Tra gli studiosi contemporanei dell'Umanesimo, spiccano soprattutto P.O. Kristeller ed E. Garin, le cui interpretazioni contrapposte risultano in realtà fecondissime proprio nella loro antitesi e, se si prescinde da alcuni presupposti dei due autori, si possono integrare a vicenda. Secondo Kristeller, l'Umanesimo rappresenterebbe solo una metà del fenomeno rinascimentale, e, per di più, quella "letteraria", non quella filosofica; pertanto, esso sarebbe pienamente comprensibile solo se considerato insieme con l'Aristotelismo sviluppatosi parallelamente, che esprimerebbe le vere idee filosofiche dell'epoca. Secondo Garin, invece, gli Umanisti si volsero a un tipo di speculazione non sistematica, problematica e pragmatica, e approntarono un nuovo metodo che, incentrato su un nuovo senso della storia, va considerato come effettivo filosofare; la direzione contemplativo-metafisica che l'Umanesimo italiano imboccò dalla seconda metà del '400 sarebbe stata poi la conseguenza dell'avvento delle Signorie e dell'eclissarsi delle libertà politiche repubblicane.

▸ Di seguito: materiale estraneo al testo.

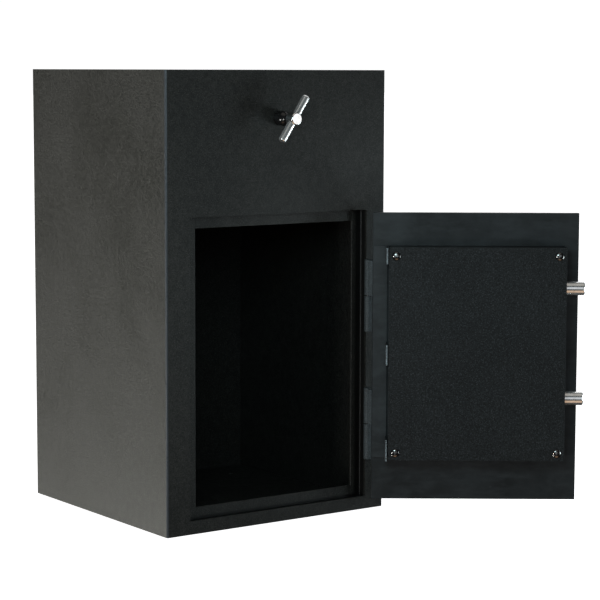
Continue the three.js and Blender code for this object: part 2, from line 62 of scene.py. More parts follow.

Ora, è vero che "umanista" indica originariamente il mestiere del letterato, ma questo mestiere andò ben oltre l'insegnamento universitario, entrò nella vita attiva e si fece davvero "nuova filosofia". Inoltre, l'Aristotele di questo periodo fu un Aristotele spesso letto nel testo originale, senza la mediazione delle traduzioni e delle esegesi medievali; si trattò quindi di un Aristotele rivisitato con un nuovo spirito che solo l'Umanesimo può spiegare. Infine, il grande mutamento del pensiero umanistico non fu soltanto legato a un mutamento politico, ma alla scoperta e alle traduzioni di Ermete Trismegisto e dei Profeti-Magi, di Platone, di Plotino e dell'intera tradizione platonica. La cifra che contraddistinse l'Umanesimo fu dunque un nuovo senso dell'uomo e dei suoi problemi, un nuovo senso che trovò espressioni multiformi e talora opposte, ma sempre ricche e spesso molto originali, e che culminò nelle celebrazioni teoretiche della "dignità dell'uomo" come essere "straordinario" rispetto a tutto l'ordine del mondo.